• Stored entries:
—————

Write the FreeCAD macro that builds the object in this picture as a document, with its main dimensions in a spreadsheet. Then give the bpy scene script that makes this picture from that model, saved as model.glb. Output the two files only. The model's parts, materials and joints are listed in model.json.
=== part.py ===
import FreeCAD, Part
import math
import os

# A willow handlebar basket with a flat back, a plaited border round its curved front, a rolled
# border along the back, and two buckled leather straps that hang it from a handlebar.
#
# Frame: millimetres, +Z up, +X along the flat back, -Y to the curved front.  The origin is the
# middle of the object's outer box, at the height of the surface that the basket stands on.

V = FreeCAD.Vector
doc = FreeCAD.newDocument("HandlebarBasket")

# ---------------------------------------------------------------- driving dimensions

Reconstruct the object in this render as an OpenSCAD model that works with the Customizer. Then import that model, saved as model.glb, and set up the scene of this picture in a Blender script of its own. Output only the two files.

—————

• AIM:
Go through the data and return every record exactly.

• EXERCISE RESULT:
Write the FreeCAD macro that builds the object in this picture as a document, with its main dimensions in a spreadsheet. Then give the bpy scene script that makes this picture from that model, saved as model.glb. Output the two files only. The model's parts, materials and joints are listed in model.json.
=== part.py ===
import FreeCAD, Part
import math
import os

# A willow handlebar basket with a flat back, a plaited border round its curved front, a rolled
# border along the back, and two buckled leather straps that hang it from a handlebar.
#
# Frame: millimetres, +Z up, +X along the flat back, -Y to the curved front.  The origin is the
# middle of the object's outer box, at the height of the surface that the basket stands on.

V = FreeCAD.Vector
doc = FreeCAD.newDocument("HandlebarBasket")

# ---------------------------------------------------------------- driving dimensions

Reconstruct the object in this render as an OpenSCAD model that works with the Customizer. Then import that model, saved as model.glb, and set up the scene of this picture in a Blender script of its own. Output only the two files.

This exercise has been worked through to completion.